All of the CMP recipients breached the DPA by not taking appropriate measures, especially if you include training staff as an essential measure. Obviously, I think it is, but more importantly the ICO does too. However, the CMP recipients are also unlucky because they had an incident. Thousands of Data Controllers have the same DP problems and are just fortunate one of their twerps hasn’t sent post or email to the wrong place.
Allow me to develop this a little: answer the following questions about the organisation you work for (in your head will do):
- Do you have clear policies and procedures covering the safe and secure handling of all your personal data in and out of the office?
- Have these been communicated to all staff, and can you prove that they have read and understood them?
- Have you implemented all of these policies?
- Do you check that all necessary measures are being carried out?
- Have you trained all staff who handle personal data?
- Do you take action when your policies are breached?
If you answered no to any of the questions, you’re in CMP territory. All it takes is an incident. How did your employer do?

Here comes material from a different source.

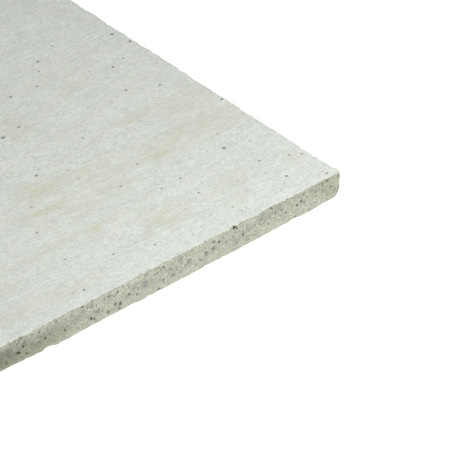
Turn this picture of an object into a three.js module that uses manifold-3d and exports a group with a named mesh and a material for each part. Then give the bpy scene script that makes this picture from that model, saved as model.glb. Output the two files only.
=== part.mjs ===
// Magnesium oxide board: a flat building panel cast in one piece and sawn to size.
// Millimetres, +Z up. The panel lies flat with its moulded face up, its length along X and its
// width along Y, and the origin is the middle of the back face that it lies on.

import * as THREE from "three";
import { mergeVertices } from "three/addons/utils/BufferGeometryUtils.js";
import Module from "manifold-3d";

const wasm = await Module();
wasm.setup();

// Driving dimensions

const panel = {
  length: 1200, // along X, the way the panel was rolled out
  width: 600, // along Y
  thickness: 12, // along Z
};

// The saw leaves square edges, and handling then takes the sharpness off them.
const cornerRadius = 0.8; // each upright edge, seen in plan
const arris = 0.5; // each edge between a face and a sawn side

// One bottom corner, at +X and -Y, has been knocked against something and worn round.
const knockReach = 5.5; // how far the wear runs along each of the corner's three edges

// How finely the round stretches are divided
const cornerSegments = 6; // for each quarter turn in plan
const arrisSegments = 3; // for each quarter turn in section
const knockSegments = 48; // for a full turn of the worn corner

// Solids for cutting

/** A closed three.js geometry as a solid that can be cut. */
function solidFrom(geometry) {
  const bare = geometry.clone().deleteAttribute("normal").deleteAttribute("uv");
  const merged = mergeVertices(bare, 1e-4);
  return new wasm.Manifold(
    new wasm.Mesh({
      numProp: 3,
      vertProperties: merged.getAttribute("position").array,
      triVerts: new Uint32Array(merged.getIndex().array),
    }),
  );
}

/** A cut solid as a flat-shaded three.js geometry. */
function geometryFrom(solid) {
  const { vertProperties, triVerts, numProp } = solid.getMesh();
  const indexed = new THREE.BufferGeometry();
  const interleaved = new THREE.InterleavedBuffer(vertProperties, numProp);
  indexed.setAttribute("position", new THREE.InterleavedBufferAttribute(interleaved, 3, 0));
  indexed.setIndex(new THREE.BufferAttribute(triVerts, 1));
  const geometry = indexed.toNonIndexed();
  geometry.computeVertexNormals();
  return geometry;
}

// The board

/** The plan outline: a rectangle about the origin with its four corners rounded. */
function planOutline({ length, width }, radius) {
  const x = length / 2;
  const y = width / 2;
  const quarter = Math.PI / 2;
  const outline = new THREE.Shape();
  outline.moveTo(-x + radius, -y);
  outline.lineTo(x - radius, -y);
  outline.absarc(x - radius, -y + radius, radius, -quarter, 0);
  outline.lineTo(x, y - radius);
  outline.absarc(x - radius, y - radius, radius, 0, quarter);
  outline.lineTo(-x + radius, y);
  outline.absarc(-x + radius, y - radius, radius, quarter, 2 * quarter);
  outline.lineTo(-x, -y + radius);
  outline.absarc(-x + radius, -y + radius, radius, 2 * quarter, 3 * quarter);
  return outline;
}

/** The whole panel before any damage, with its back face on z = 0. */
function soundPanel() {
  const geometry = new THREE.ExtrudeGeometry(planOutline(panel, cornerRadius), {
    depth: panel.thickness - 2 * arris,
    curveSegments: cornerSegments,
    bevelEnabled: true,
    bevelThickness: arris,
    bevelSize: arris,
    bevelOffset: -arris, // the outline is the widest part, and the faces are inset from it
    bevelSegments: arrisSegments,
  });
  return geometry.translate(0, 0, arris);
}

/**
 * What the knock took away: the corner of a block outside a ball. The ball is as far in from each
 * of the three faces as the wear reaches, so that it meets each edge just where the wear ends.
 */
function knockedOff() {
  const ballRadius = knockReach * Math.SQRT2;
  const corner = new THREE.Vector3(panel.length / 2, -panel.width / 2, 0);
  const inward = new THREE.Vector3(-1, 1, 1).multiplyScalar(knockReach);
  const side = 2 * knockReach;
  const block = new THREE.BoxGeometry(side, side, side);
  const ball = new THREE.SphereGeometry(ballRadius, knockSegments, knockSegments / 2);
  ball.translate(inward.x, inward.y, inward.z);
  const cut = solidFrom(block).subtract(solidFrom(ball));
  return cut.translate(corner.x, corner.y, corner.z);
}

function board() {
  const worn = solidFrom(soundPanel()).subtract(knockedOff());
  const mesh = new THREE.Mesh(
    geometryFrom(worn),
    new THREE.MeshStandardMaterial({ color: 0xd9ded6, roughness: 0.9, metalness: 0 }),
  );
  mesh.name = "board";
  return mesh;
}

const part = new THREE.Group();
part.add(board());

export default part;
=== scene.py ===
# %% [markdown]
# A magnesium oxide board, seen at its worn corner.
# The board is a sheet of magnesium oxide cement with sawdust and perlite in it. It is cast on a
# smooth plastic sheet, rolled out, left to set and then sawn to size. This lesson gives the plain
# packed board its looks: chipped arrises and a rough sawn side as geometry, and one material that
# knows where the moulded skin ends and the sawn core begins.

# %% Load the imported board
import math

import bmesh
import bpy
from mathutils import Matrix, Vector, noise


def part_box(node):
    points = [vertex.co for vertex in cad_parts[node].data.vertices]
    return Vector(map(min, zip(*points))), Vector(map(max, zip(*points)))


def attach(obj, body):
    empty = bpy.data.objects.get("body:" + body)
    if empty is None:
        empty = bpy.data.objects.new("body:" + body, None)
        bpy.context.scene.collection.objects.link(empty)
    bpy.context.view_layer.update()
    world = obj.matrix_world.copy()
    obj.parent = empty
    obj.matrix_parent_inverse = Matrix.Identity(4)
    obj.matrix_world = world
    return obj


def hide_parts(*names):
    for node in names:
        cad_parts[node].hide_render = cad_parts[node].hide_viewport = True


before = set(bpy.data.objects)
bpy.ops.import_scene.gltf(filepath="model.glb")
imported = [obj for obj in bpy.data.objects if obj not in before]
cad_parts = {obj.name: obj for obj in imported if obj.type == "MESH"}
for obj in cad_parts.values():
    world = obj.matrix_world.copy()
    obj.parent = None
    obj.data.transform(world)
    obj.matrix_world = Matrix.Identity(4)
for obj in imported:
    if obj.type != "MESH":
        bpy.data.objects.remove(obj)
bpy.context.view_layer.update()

MM = 0.001  # the scene is in metres, and sizes are written in millimetres

low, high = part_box("board")
length, width, thickness = high - low
print(f"board {length / MM:.0f} by {width / MM:.0f} by {thickness / MM:.0f} mm")

# %% [markdown]
# The camera.
# The far edges of the board hardly draw together in the photograph, so it was taken with a long
# lens from well back. The view looks down on the board's corner at +X and -Y from beyond its long
# front edge. One point on the top face is in the middle of the picture, and the camera is a
# distance back from it along a direction that an azimuth and an elevation give.

# %% Camera
azimuth = math.radians(-41.3)
elevation = math.radians(36.06)
distance = 1366 * MM
aim_from_end = 55.0 * MM  # the point in the middle of the picture, in from the +X end
aim_from_front = 2.4 * MM  # and in from the front edge
aim = Vector((high.x - aim_from_end, low.y + aim_from_front, high.z))
back = Vector(
    (
        math.sin(azimuth) * math.cos(elevation),
        -math.cos(azimuth) * math.cos(elevation),
        math.sin(elevation),
    )
)

camera = bpy.data.objects.new("camera", bpy.data.cameras.new("camera"))
camera.data.sensor_width = 36  # mm, as the lens is
camera.data.lens = 300
camera.data.clip_end = 100  # metres, past the far side of the floor
camera.location = aim + back * distance
camera.rotation_euler = (-back).to_track_quat("-Z", "Y").to_euler()
bpy.context.collection.objects.link(camera)
bpy.context.scene.camera = camera
print("camera at", [round(value, 3) for value in camera.location])

# %% [markdown]
# Two helpers.
# A colour is easiest to choose as a hex code, which is in sRGB, and Blender's sockets want linear
# light, so one function turns it. Another adds a node, sets its properties, fills its inputs with
# values or with links from other nodes, and gives back one of its outputs to link onwards.

# %% Helpers for colours and nodes
def colour(code):
    """A hex colour in sRGB as linear red, green and blue, with full alpha."""
    def linear(value):
        return value / 12.92 if value <= 0.04045 else ((value + 0.055) / 1.055) ** 2.4

    red, green, blue = (int(code[start:start + 2], 16) / 255 for start in (1, 3, 5))
    return linear(red), linear(green), linear(blue), 1.0


def add(tree, kind, inputs=(), output=0, **settings):
    """Adds a node with its settings and with values or links for its inputs. Gives one output."""
    node = tree.nodes.new("ShaderNode" + kind)
    for name, value in settings.items():
        setattr(node, name, value)
    for name, value in dict(inputs).items():
        if isinstance(value, bpy.types.NodeSocket):
            tree.links.new(value, node.inputs[name])
        else:
            node.inputs[name].default_value = value
    return node.outputs[output]


print("half-way grey in sRGB is", round(colour("#808080")[0], 3), "in linear light")

# %% [markdown]
# Floor and light.
# The photograph was taken on white with soft light and shows no shadow. A table top that is lit
# from below, as product studios have, keeps the ground white right up to the board. A small soft
# lamp hangs close over the corner, so the nearest part of the face is the brightest and the face
# falls off into grey away from it. A wide lamp higher up and a white sky fill in the rest.

# %% Floor
floor_size = 120  # metres, so that its far edge is on the horizon in low views
floor_mesh = bmesh.new()
bmesh.ops.create_grid(floor_mesh, x_segments=1, y_segments=1, size=floor_size / 2)
floor = bpy.data.objects.new("floor", bpy.data.meshes.new("floor"))
floor_mesh.to_mesh(floor.data)
floor_mesh.free()
bpy.context.collection.objects.link(floor)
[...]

The ICO’s approach is logical – if your bad practice leads to a serious incident, that’s when the CMP is justified. Many organisations sort out DP proactively, because it’s the right thing to do, or because they’d prefer to spend money on prevention than reaction. However, we all know of organisations that routinely make a mess of security, privacy and Data Protection – look at this from yesterday. How the ICO can take action against organisations with less visible but still shoddy practice is a hard question to answer. Data controllers who don’t meekly report their failings, or who get lawyered-up and put up a fight are probably a nightmare to deal with, but that’s what the ICO should be talking about. There are two huge unknown unknowns – the number of organisations with unreported incidents, and the number of organisations with terrible practice but no incidents. The ICO should not ignore these in favour of bashing the sectors that it does know about.
I’m biased. I enjoyed working for councils and I enjoy working with them now. And I don’t think the ICO does anything as well as it could or should – many disagree with my negative take. But unless David Smith has concrete evidence that there are underlying structural problems in local government that aren’t present elsewhere, his comments are a bit rentaquote. Is the ICO really certain that they’re not just taking action against the known knowns? Moreover, do David Smith’s comments risk making many other sectors feel complacent that because they’re not losing stuff, everything is fine? Compliance is the presence of a proper DP framework, not the absence of incidents. That’s a crap headline, but it’s the only message that the ICO should be giving out.
* Graham Smith and David Smith are not non-identical twin brothers.